By Glenn Kessler
Washington Post Staff Writer
Wednesday, November 21, 2007
The State Department formally announced last night that the United States has invited representatives of nearly 50 countries and institutions -- including Saudi Arabia and Syria -- to sit down with Israelis and Palestinians in Annapolis on Tuesday in a conference designed to kick-start substantive peace talks in the region.
The conference at the U.S. Naval Academy will be "a signal opportunity" to launch bilateral negotiations between Israel and the Palestinians, Assistant Secretary C. David Welch told reporters, noting that it comes after "a long period in which there have been no such negotiations."
The last such talks collapsed at the end of the Clinton administration in 2000, during a wave of Palestinian suicide attacks known as the second intifada.
President Bush announced plans for the event in July -- though then he called it only a "meeting" -- but the details and even the date were not announced until now so that the administration could find the right combination of words and gestures to ensure high-level Arab participation.
The central goal is to persuade Saudi Arabia to send its foreign minister to Annapolis, the first time such a senior Saudi official would have joined in a gathering with Israelis.
Bush weighed in with his own call to Saudi King Abdullah yesterday, though details were not provided by the White House. As a way to entice Saudi participation, diplomatic sources said, the formal invitation also drew on language from the 2003 "road map" plan for peace that mentions an Arab League initiative promoted by Abdullah.
That plan offers diplomatic relations with Israel if it withdraws to the 1967 borders and provides a "just solution" to the demands of Palestinian refugees. Though Israeli Prime Minister Ehud Olmert has praised elements of the Arab League initiative, Israeli officials thus far have rejected mentioning it in a joint statement, being crafted with the Palestinians, that will be issued in Annapolis.
To entice Syrian participation, the invitation includes road-map language calling for a "comprehensive settlement" -- diplomatic code for negotiations with Damascus and other neighbors, not just the Israeli-Palestinian track.
"It is a nod to the Syrians and a nod to the Saudis," said Robert Malley, a Middle East analyst at the International Crisis Group. "We will know soon if either nod is enough for them to come."

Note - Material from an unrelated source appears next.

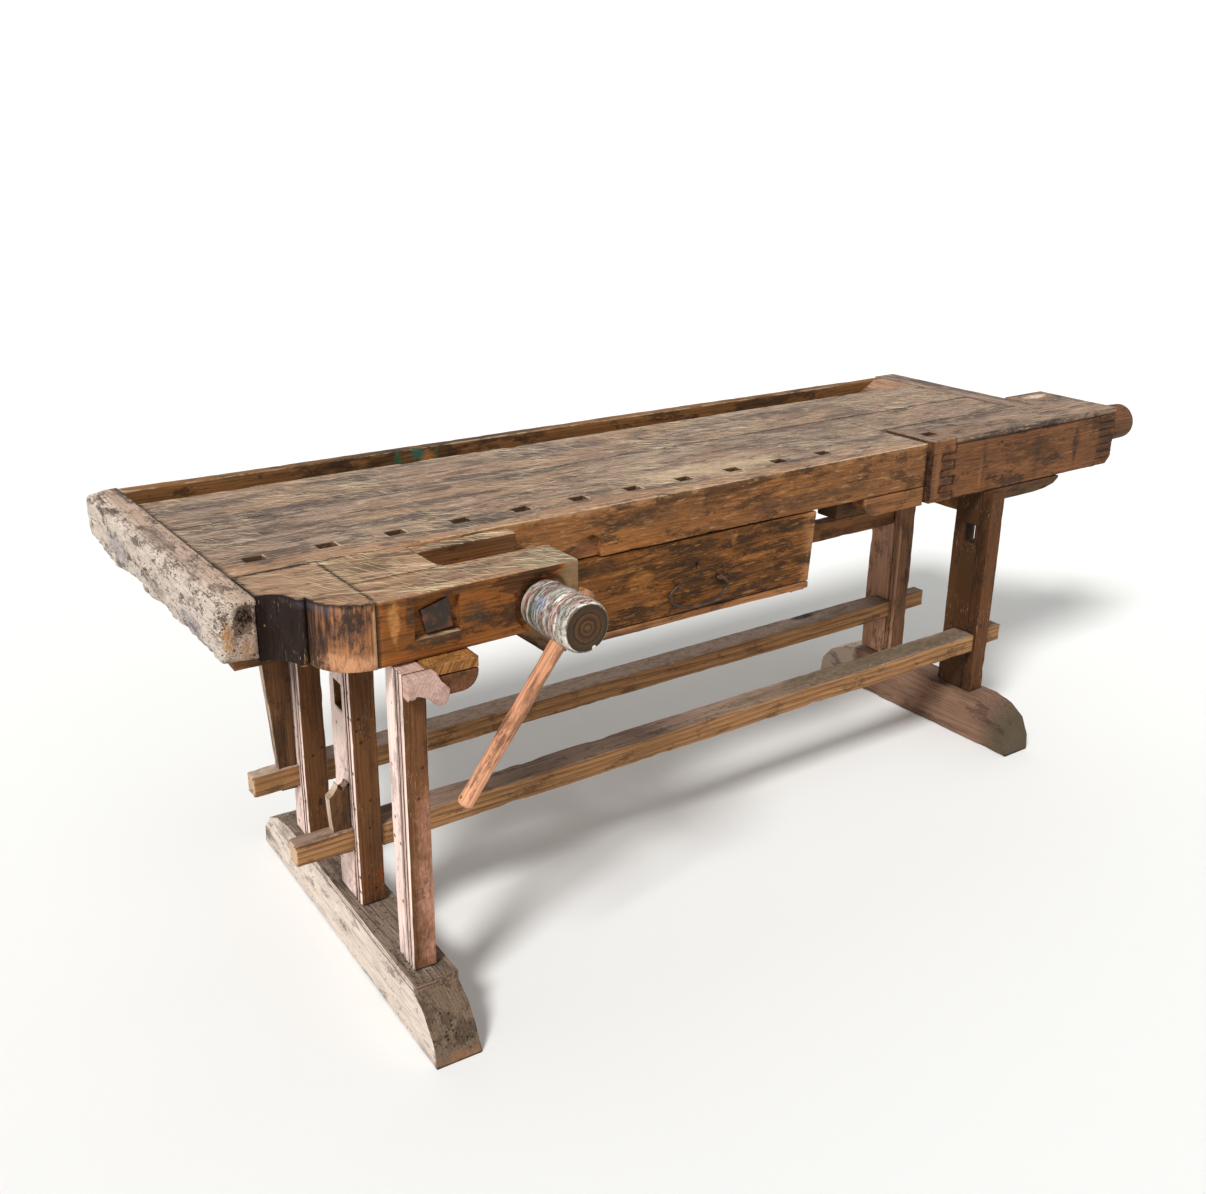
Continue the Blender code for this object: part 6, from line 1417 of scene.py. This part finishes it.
def makeWedges():
    # each stands against the legs' faces and narrows downwards; the front one's top is split
    p, s = wedges, stretcherShape
    face = legIn - gap
    foot = face - p["footThick"]
    for which, rise in p["rise"].items():
        middle = stretcherLines[which] + s["width"] / 2 - benchFrame["trestleY"]
        top = s["high"] + rise
        wide = foot - p["taper"] * (top - p["low"])
        outline = [(foot, p["low"]), (face, p["low"]), (face, top)]
        if which == "front":
            outline += [(face - 0.0143, top - 0.0096), (face - 0.0204, top), (face - 0.0323, top - 0.016),
                        (wide + 0.0034, top - 0.0224)]
        else:
            outline.append((wide, top))
        bar(which + "_wedge_worn", which + "_wedge", "orangeUpright", outline, "Y",
            (middle - p["halfThick"], middle + p["halfThick"]), frameOf=leftTrestle, worn=0.0015, chips=0.003,
            spacing=0.008)


makeFoot("left_foot_worn", "left_foot", "foot", leftSide, leftTrestle, "footTop")
makeFoot("right_foot_worn", "right_foot", "rightFoot", rightSide, rightTrestle)
makeLeftTrestle()
makeRightTrestle()
makeStretchers()
makeWedges()
print("trestles made")

# The drawer: its front leans out at the upper right corner, and carries the bail
drawer = dict(left=0.632, right=1.258, low=0.497, boardThick=0.016, top=0.6685, sideTop=0.6565,
              frontY=(-0.001, 0.0207), back=0.249, sideThick=0.014, leftInset=0.004, rightInset=0.018, flare=0.012,
              keyX=0.945, keyLow=0.6005, keyZ=0.6115, keyRadius=0.004, keyHalf=0.0018)
bail = dict(halfWidth=0.074, halfHeight=0.031, opening=50.0, wire=0.0028, z=0.5765, y=-0.010, sides=16, steps=44)
runners = dict(low=0.479, groove=0.4967, top=0.6697, y=(0.030, 0.2617), outer=0.018, inner=0.022, clearance=0.0015)


def makeDrawerBox():
    p = drawer
    left, right = p["left"], p["right"]
    low = p["low"] + p["boardThick"] + gap

    def flare(points):
        # the right end leans out with height
        reach = np.clip((points[:, 0] - left) / (right - left), 0.0, 1.0) ** 6
        points[:, 0] += p["flare"] * reach * (points[:, 2] - low) / (p["top"] - low)
        return points

    key = [(p["keyX"] - p["keyHalf"], p["keyLow"]), (p["keyX"] + p["keyHalf"], p["keyLow"])]
    key += arcPoints(p["keyX"], p["keyZ"], p["keyRadius"], -63, 243, 12)
    bar("drawer_front_worn", "drawer_front", "drawer", rect(p["frontY"], (low, p["top"])), "X", (left, right),
        body="drawer", worn=0.0025, chips=0.006, swell=0.001, bend=flare,
        cutters=([outlineCutter(key, "Y", (-0.05, 0.05))],))
    bottom = rect((p["frontY"][0], p["back"]), (p["low"], p["low"] + p["boardThick"]))
    bar("drawer_bottom_worn", "drawer_bottom", "drawerLip", bottom, "X", (left, right), body="drawer", worn=0.002)
    inside = dict(body="drawer", worn=0.0008)
    for name, node, x in (("drawer_left_worn", "drawer_side_left", left + p["leftInset"]),
                          ("drawer_right_worn", "drawer_side_right", right - p["rightInset"])):
        bar(name, node, "drawerInside", rect((x, x + p["sideThick"]), (low, p["sideTop"])), "Y", (0.021, p["back"]),
            **inside)
    bar("drawer_back_worn", "drawer_back", "drawerInside", rect((0.235, p["back"]), (low, p["sideTop"])), "X",
        (left + 0.0183, right - 0.0183), **inside)


def makeBail():
    # the wire's path is an open ellipse whose ends turn into the lugs; it is fullest at the grip
    p = bail
    wide, tall, sides = p["halfWidth"], p["halfHeight"], p["sides"]
    half = math.radians(p["opening"])
    lugX = wide * math.sin(half) - 0.0035
    turn = half + (2 * math.pi - 2 * half) * np.arange(1, p["steps"]) / p["steps"]
    bow = np.stack([wide * np.sin(turn), tall * np.cos(turn) - tall * math.cos(half)], axis=1)
    path = np.concatenate([[(lugX - 0.007, 0.0), (lugX + 0.004, 0.0)], bow,
                           [(-lugX - 0.004, 0.0), (-lugX + 0.007, 0.0)]])
    step = np.gradient(path, axis=0)
    step /= np.linalg.norm(step, axis=1)[:, None]
    fullness = np.clip(-path[:, 1] / (2 * tall) - 0.5, 0, 1)
    grip = np.clip(1 - np.abs(path[:, 0]) / (0.45 * wide), 0, 1)
    radius = 1.25 * p["wire"] * (1 + 0.9 * fullness * grip)
    angles = np.linspace(0, 2 * math.pi, sides, endpoint=False)
    # a ring of radius r at each path point: point = path + r (cos a * side + sin a * Y)
    side = np.stack([-step[:, 1], step[:, 0]], axis=1)
    rings = np.empty((len(path), sides, 3))
    rings[..., 0] = path[:, None, 0] + radius[:, None] * np.cos(angles) * side[:, None, 0]
    rings[..., 1] = radius[:, None] * np.sin(angles)
    rings[..., 2] = path[:, None, 1] + radius[:, None] * np.cos(angles) * side[:, None, 1]
    rings = rings.reshape(-1, 3) + np.array([(drawer["left"] + drawer["right"]) / 2, p["y"], p["z"]])
    mesh = closedTube("bail_worn", rings, len(path), sides, smoothEnds=True)
    finished("bail_worn", mesh, looks["iron"], "drawer_bail", "bail")


def makeRunners():
    p = runners
    for name, node, x, sign in (
            ("runner_left_worn", "drawer_runner_left", drawer["left"] - p["clearance"], -1),
            ("runner_right_worn", "drawer_runner_right", drawer["right"] + p["clearance"], 1)):
        far, near = x + sign * p["outer"], x - sign * p["inner"]
        outline = [(near, p["low"]), (near, p["groove"]), (x, p["groove"]), (x, p["top"]), (far, p["top"]),
                   (far, p["low"])]
        bar(name, node, "drawerInside", outline, "Y", p["y"], worn=0.001)


makeDrawerBox()
makeBail()
makeRunners()
print("drawer made")

for node, look in (("tail_garter_key", "orangeUpright"), ("tail_nut_block", "tray"), ("tail_rail_keeper", "tray"),
                   ("drawer_lock", "iron"), ("bail_lug_left", "iron"), ("bail_lug_right", "iron")):
    bpy.data.objects[node].material_slots[0].material = looks[look]

# The stage: a sheet of floor that turns up into a backdrop, two soft suns (way of the light, degrees across) and an
# even fill. The view is the photograph's camera, solved in the bench's frame.
stage = dict(floor=(232, 232, 230), reach=16.0, columns=5, depth=5.0, rise=9.0, bend=2.0, turn=-35.4,
             key=3.0, keyWay=(0.80, 0.45, -0.95), keySoft=14.0,
             front=0.25, frontWay=(-0.1, 0.9, -0.45), frontSoft=40.0, fill=0.42)
view = dict(yaw=35.438, pitch=20.803, roll=0.7385, focal=1297.62, photoWidth=1206.0, film=36.0,
            place=(-0.63, -1.89, 1.47))


def makeStage():
    # the path runs along the floor, round a quarter circle and up; the sheet carries it across from side to side
    p = stage
    reach, depth, bend, columns = p["reach"], p["depth"], p["bend"], p["columns"]
    a = np.radians(np.linspace(0, 90, 24))
    path = np.concatenate([[(-reach, 0.0)], np.stack([depth + bend * np.sin(a), bend - bend * np.cos(a)], axis=1),
                           [(depth + bend, p["rise"])]])
    across = np.tile(np.linspace(-reach, reach, columns), len(path))
    points = np.concatenate([across[:, None], np.repeat(path, columns, axis=0)], axis=1)
    turn = math.radians(p["turn"])
    points[:, :2] = points[:, :2] @ np.array([[math.cos(turn), math.sin(turn)], [-math.sin(turn), math.cos(turn)]])
    r, c = np.meshgrid(np.arange(len(path) - 1), np.arange(columns - 1), indexing="ij")
    first = (r * columns + c).ravel()
    faces = np.stack([first, first + 1, first + columns + 1, first + columns], axis=1)
    floor = bpy.data.objects.new("floor", meshFrom("floor", points, faces.tolist()))
    bpy.context.scene.collection.objects.link(floor)
    material, _, shader = newMaterial("studio floor")
    shader.inputs["Base Color"].default_value = tone(*p["floor"])
    shader.inputs["Roughness"].default_value = 0.9
    shader.inputs["Specular IOR Level"].default_value = 0.1
    floor.data.materials.append(material)


def sun(name, energy, way, soft):
    data = bpy.data.lights.new(name, "SUN")
    data.energy = energy
    data.angle = math.radians(soft)
    light = bpy.data.objects.new(name, data)
    light.rotation_euler = Vector(way).to_track_quat("-Z", "Y").to_euler()
    bpy.context.scene.collection.objects.link(light)


def makeCamera():
    p = view
    yaw, pitch, roll = math.radians(p["yaw"]), math.radians(p["pitch"]), math.radians(p["roll"])
    forward = Vector((math.sin(yaw) * math.cos(pitch), math.cos(yaw) * math.cos(pitch), -math.sin(pitch)))
    right = Vector((math.cos(yaw), -math.sin(yaw), 0.0))
    up = right.cross(forward)
    side = right * math.cos(roll) + up * math.sin(roll)
    top = up * math.cos(roll) - right * math.sin(roll)
    x, y, z = p["place"]
    data = bpy.data.cameras.new("camera")
    data.lens = p["film"] * p["focal"] / p["photoWidth"]
    data.sensor_width = p["film"]
    camera = bpy.data.objects.new("camera", data)
    camera.matrix_world = Matrix((
        (side.x, top.x, -forward.x, x + home.translation.x),
        (side.y, top.y, -forward.y, y + home.translation.y),
        (side.z, top.z, -forward.z, z), (0, 0, 0, 1)))
    bpy.context.scene.collection.objects.link(camera)
    bpy.context.scene.camera = camera


def makeWorld():
    # an even fill, which the camera, gloss and glass see as white
    world = bpy.data.worlds.new("studio")
    bpy.context.scene.world = world
    world.use_nodes = True
    tree = world.node_tree
    path = tree.nodes.new("ShaderNodeLightPath")
    seen = sums(tree, "MAXIMUM", path.outputs["Is Camera Ray"], path.outputs["Is Glossy Ray"])
    seen = sums(tree, "MAXIMUM", seen, path.outputs["Is Transmission Ray"])
    strength = sums(tree, "MULTIPLY_ADD", seen, 1.0 - stage["fill"], stage["fill"])
    tree.links.new(strength, tree.nodes["Background"].inputs[1])
    tree.nodes["Background"].inputs[0].default_value = (1.0, 1.0, 1.0, 1.0)


makeStage()
sun("key", stage["key"], stage["keyWay"], stage["keySoft"])
sun("front fill", stage["front"], stage["frontWay"], stage["frontSoft"])
makeWorld()
makeCamera()
bpy.context.scene.view_settings.view_transform = "Standard"
print("stage made")

print("pieces:", pieceCount)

Arab officials had pressed for an abundant gathering of nations, so that the tableaux would not just feature Israel and its Arab neighbors. As a result, countries such as Brazil, Senegal and Norway also received invitations.
Welch said that Bush signed the invitations to Olmert and Palestinian Authority President Mahmoud Abbas -- who both announced yesterday that they had received them -- and that Secretary of State Condoleezza Rice signed the invitations to her counterparts.
Welch stressed that broad international backing is important to give the revived peace talks momentum.
"We believe that we've communicated, with great transparency and considerable fullness, a good answer on most of the concerns raised by all the potential participants about the purpose and seriousness of this event," Welch said, noting that he was on the phone as late as midnight Monday and began making calls again yesterday at 4 a.m. "And so we're hopeful and expectant about their answers."
In the past, Saudi Arabia has sent only its ambassador to the United States to such international peace conferences. The Arab League will meet later this week to stake out a position on this gathering.
The invitation to Syria is especially significant because U.S.-Syrian relations have been badly strained amid accusations that Damascus is meddling in Lebanon and allowing insurgents to cross into Iraq. "If they come, we will not turn off the microphone for anyone," Welch said.
U.S. officials believe Arab participation at a senior level is essential to help Abbas during the negotiations, especially in countering claims from extremists that he is making too many compromises. The militant group Hamas took control of the Gaza Strip in June, leaving Abbas in charge of only part of the Palestinian territories.
Arab participation is also important to Olmert as he fends off attacks from the Israeli right and tries to demonstrate to his people that progress with the Palestinians will result in diplomatic ties with their Arab neighbors.
Under the schedule outlined by Welch, on Monday Bush will meet individually at the White House with Olmert and Abbas, and Rice will host a dinner at the State Department for conference participants. The conference will formally open Tuesday with speeches by Bush, Olmert and Abbas, and will include a meeting of the three men. Then Bush will hold bilateral talks with Abbas and Olmert back in Washington on Wednesday.